Lines containing the string "materials" are to be collected in full.

● **THE RECORDS**:
──────
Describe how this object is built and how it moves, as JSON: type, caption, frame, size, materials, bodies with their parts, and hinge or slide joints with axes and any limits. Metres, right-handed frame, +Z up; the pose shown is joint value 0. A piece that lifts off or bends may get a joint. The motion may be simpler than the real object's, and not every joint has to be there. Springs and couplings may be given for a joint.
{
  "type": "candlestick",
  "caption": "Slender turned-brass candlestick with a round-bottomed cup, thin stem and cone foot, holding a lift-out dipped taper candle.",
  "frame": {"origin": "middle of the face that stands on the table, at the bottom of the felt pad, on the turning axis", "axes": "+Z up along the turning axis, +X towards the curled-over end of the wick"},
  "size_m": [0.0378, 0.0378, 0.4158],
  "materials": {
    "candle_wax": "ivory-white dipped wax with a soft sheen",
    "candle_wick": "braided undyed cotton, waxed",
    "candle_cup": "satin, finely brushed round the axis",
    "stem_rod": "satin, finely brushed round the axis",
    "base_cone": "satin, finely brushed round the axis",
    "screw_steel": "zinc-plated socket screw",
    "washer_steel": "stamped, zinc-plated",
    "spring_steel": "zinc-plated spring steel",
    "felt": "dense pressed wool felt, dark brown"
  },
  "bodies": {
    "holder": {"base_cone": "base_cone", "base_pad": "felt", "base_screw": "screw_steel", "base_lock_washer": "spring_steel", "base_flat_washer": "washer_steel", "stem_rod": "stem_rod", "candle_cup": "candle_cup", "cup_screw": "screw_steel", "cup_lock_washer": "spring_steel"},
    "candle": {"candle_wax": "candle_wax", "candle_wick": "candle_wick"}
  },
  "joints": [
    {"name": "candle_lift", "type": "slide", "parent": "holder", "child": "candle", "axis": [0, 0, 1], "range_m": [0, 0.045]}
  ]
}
──────
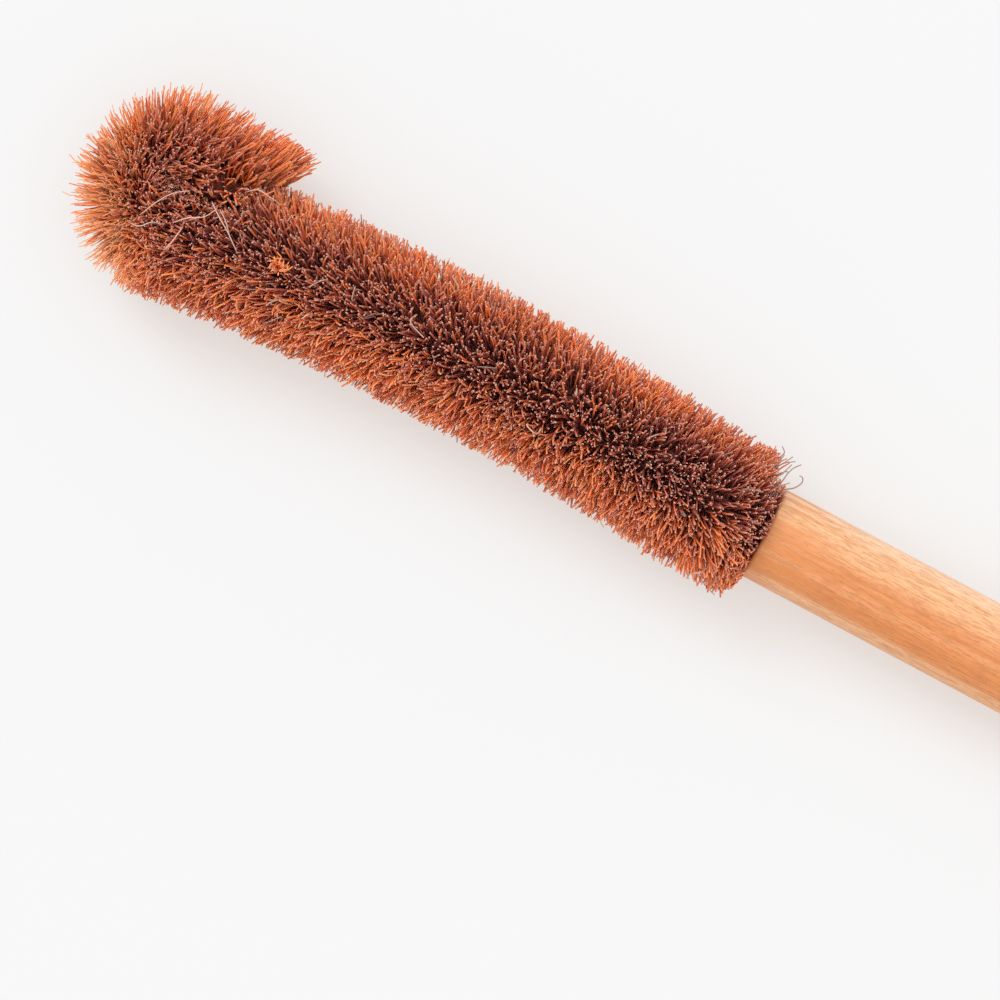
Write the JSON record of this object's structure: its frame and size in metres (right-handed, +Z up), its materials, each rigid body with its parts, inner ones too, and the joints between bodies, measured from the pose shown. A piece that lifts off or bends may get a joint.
──────
● **SOLVED PROBLEM**:
Describe how this object is built and how it moves, as JSON: type, caption, frame, size, materials, bodies with their parts, and hinge or slide joints with axes and any limits. Metres, right-handed frame, +Z up; the pose shown is joint value 0. A piece that lifts off or bends may get a joint. The motion may be simpler than the real object's, and not every joint has to be there. Springs and couplings may be given for a joint.
  "materials": {
Write the JSON record of this object's structure: its frame and size in metres (right-handed, +Z up), its materials, each rigid body with its parts, inner ones too, and the joints between bodies, measured from the pose shown. A piece that lifts off or bends may get a joint.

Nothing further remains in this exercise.